- Material provided
/---
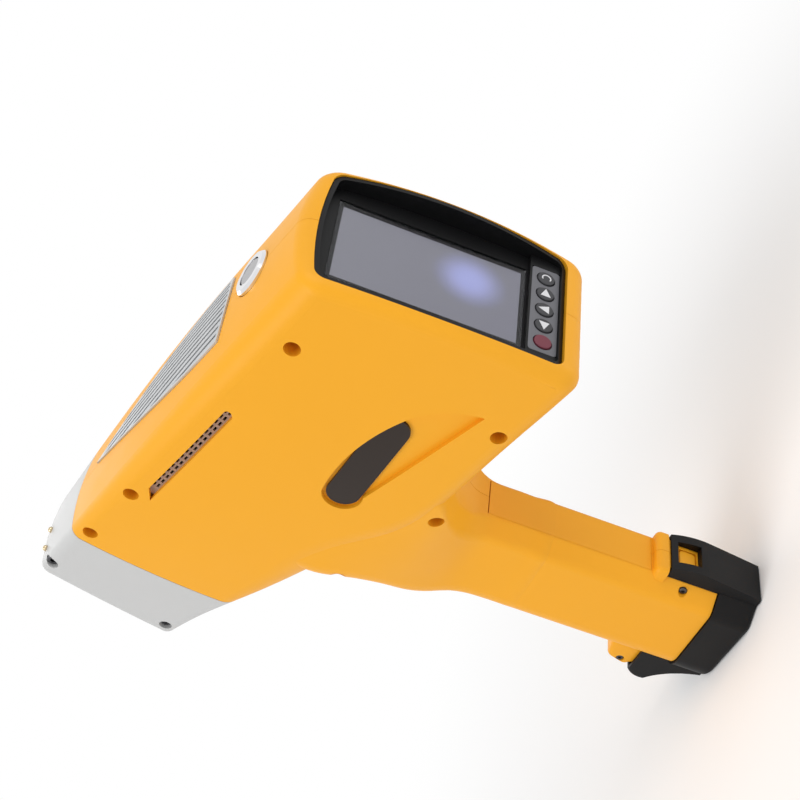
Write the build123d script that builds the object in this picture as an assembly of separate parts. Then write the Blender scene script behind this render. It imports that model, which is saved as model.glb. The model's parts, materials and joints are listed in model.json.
\---
/---
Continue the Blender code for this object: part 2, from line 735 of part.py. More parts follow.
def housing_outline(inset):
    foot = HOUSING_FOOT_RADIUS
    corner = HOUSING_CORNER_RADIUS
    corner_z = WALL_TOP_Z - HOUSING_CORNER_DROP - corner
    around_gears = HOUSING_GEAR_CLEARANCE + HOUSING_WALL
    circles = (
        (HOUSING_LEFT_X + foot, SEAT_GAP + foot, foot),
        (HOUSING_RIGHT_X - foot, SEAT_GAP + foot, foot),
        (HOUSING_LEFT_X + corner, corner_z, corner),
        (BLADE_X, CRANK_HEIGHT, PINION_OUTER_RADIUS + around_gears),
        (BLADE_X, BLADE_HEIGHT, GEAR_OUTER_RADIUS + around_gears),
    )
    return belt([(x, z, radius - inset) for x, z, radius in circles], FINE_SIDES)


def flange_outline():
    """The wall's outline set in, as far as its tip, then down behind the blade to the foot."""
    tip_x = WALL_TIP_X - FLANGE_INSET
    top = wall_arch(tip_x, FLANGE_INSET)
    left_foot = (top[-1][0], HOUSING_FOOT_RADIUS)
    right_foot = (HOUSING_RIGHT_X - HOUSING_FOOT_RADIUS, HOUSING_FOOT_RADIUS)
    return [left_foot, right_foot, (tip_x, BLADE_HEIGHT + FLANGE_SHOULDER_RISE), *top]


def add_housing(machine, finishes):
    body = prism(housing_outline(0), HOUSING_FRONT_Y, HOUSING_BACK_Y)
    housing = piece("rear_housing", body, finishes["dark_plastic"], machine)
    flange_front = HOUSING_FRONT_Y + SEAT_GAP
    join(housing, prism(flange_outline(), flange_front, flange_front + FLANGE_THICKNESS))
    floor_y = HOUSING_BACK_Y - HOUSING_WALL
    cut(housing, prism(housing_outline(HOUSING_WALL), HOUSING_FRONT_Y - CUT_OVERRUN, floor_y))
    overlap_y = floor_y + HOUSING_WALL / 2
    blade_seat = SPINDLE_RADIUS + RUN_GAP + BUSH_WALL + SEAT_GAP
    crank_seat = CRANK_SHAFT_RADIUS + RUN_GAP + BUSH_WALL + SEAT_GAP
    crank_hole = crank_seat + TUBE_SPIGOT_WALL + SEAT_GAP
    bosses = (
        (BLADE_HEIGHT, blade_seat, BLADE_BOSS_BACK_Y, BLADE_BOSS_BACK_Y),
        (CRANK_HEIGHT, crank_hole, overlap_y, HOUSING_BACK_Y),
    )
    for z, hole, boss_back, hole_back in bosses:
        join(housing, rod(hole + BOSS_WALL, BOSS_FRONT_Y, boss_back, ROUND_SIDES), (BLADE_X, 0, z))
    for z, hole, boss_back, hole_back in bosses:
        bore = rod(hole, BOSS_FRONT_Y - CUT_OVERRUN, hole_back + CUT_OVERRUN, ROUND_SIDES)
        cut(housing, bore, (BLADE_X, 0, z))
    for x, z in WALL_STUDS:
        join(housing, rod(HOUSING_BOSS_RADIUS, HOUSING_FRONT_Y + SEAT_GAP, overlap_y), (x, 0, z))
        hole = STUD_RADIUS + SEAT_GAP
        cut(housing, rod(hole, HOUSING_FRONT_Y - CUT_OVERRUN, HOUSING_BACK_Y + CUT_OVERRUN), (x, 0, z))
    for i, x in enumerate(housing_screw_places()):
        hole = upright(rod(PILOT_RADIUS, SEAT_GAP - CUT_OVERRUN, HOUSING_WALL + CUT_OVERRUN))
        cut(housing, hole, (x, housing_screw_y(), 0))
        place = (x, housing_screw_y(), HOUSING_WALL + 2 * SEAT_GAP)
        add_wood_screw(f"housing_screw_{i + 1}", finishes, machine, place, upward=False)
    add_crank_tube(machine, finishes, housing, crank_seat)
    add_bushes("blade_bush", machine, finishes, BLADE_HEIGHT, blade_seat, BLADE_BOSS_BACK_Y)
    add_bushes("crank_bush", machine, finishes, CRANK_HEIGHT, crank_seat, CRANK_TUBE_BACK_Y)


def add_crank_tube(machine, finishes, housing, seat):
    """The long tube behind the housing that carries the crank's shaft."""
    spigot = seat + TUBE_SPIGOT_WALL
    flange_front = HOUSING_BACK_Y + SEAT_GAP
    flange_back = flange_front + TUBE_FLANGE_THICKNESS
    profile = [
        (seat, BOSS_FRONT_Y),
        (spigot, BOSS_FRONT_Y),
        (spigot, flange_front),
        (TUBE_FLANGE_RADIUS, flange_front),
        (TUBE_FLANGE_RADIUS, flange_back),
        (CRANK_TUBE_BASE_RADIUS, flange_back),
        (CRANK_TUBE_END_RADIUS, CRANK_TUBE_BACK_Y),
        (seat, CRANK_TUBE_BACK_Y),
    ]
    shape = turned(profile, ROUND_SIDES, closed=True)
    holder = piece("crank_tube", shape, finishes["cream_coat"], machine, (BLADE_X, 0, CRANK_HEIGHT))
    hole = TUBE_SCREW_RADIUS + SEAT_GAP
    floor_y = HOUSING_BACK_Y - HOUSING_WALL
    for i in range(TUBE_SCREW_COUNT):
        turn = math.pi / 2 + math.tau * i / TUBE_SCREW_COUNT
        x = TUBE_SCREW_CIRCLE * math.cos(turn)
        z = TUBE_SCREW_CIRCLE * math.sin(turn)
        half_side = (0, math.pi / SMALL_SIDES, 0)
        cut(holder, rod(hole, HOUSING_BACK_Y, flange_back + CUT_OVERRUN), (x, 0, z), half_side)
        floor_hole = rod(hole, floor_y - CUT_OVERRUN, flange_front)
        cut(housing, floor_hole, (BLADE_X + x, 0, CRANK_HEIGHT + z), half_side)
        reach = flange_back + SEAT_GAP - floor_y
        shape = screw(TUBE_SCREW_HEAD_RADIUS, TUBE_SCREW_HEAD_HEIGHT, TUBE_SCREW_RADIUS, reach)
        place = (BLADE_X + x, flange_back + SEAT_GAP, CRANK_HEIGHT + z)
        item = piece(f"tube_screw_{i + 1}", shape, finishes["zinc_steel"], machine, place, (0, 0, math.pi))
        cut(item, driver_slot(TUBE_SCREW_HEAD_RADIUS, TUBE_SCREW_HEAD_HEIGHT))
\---
- Work to do
Repeat exactly the lines from the one containing "Continue the Blender" to the one containing "return belt([(x, z, radius", both lines included, and nothing else.

- Full response
Continue the Blender code for this object: part 2, from line 735 of part.py. More parts follow.
def housing_outline(inset):
    foot = HOUSING_FOOT_RADIUS
    corner = HOUSING_CORNER_RADIUS
    corner_z = WALL_TOP_Z - HOUSING_CORNER_DROP - corner
    around_gears = HOUSING_GEAR_CLEARANCE + HOUSING_WALL
    circles = (
        (HOUSING_LEFT_X + foot, SEAT_GAP + foot, foot),
        (HOUSING_RIGHT_X - foot, SEAT_GAP + foot, foot),
        (HOUSING_LEFT_X + corner, corner_z, corner),
        (BLADE_X, CRANK_HEIGHT, PINION_OUTER_RADIUS + around_gears),
        (BLADE_X, BLADE_HEIGHT, GEAR_OUTER_RADIUS + around_gears),
    )
    return belt([(x, z, radius - inset) for x, z, radius in circles], FINE_SIDES)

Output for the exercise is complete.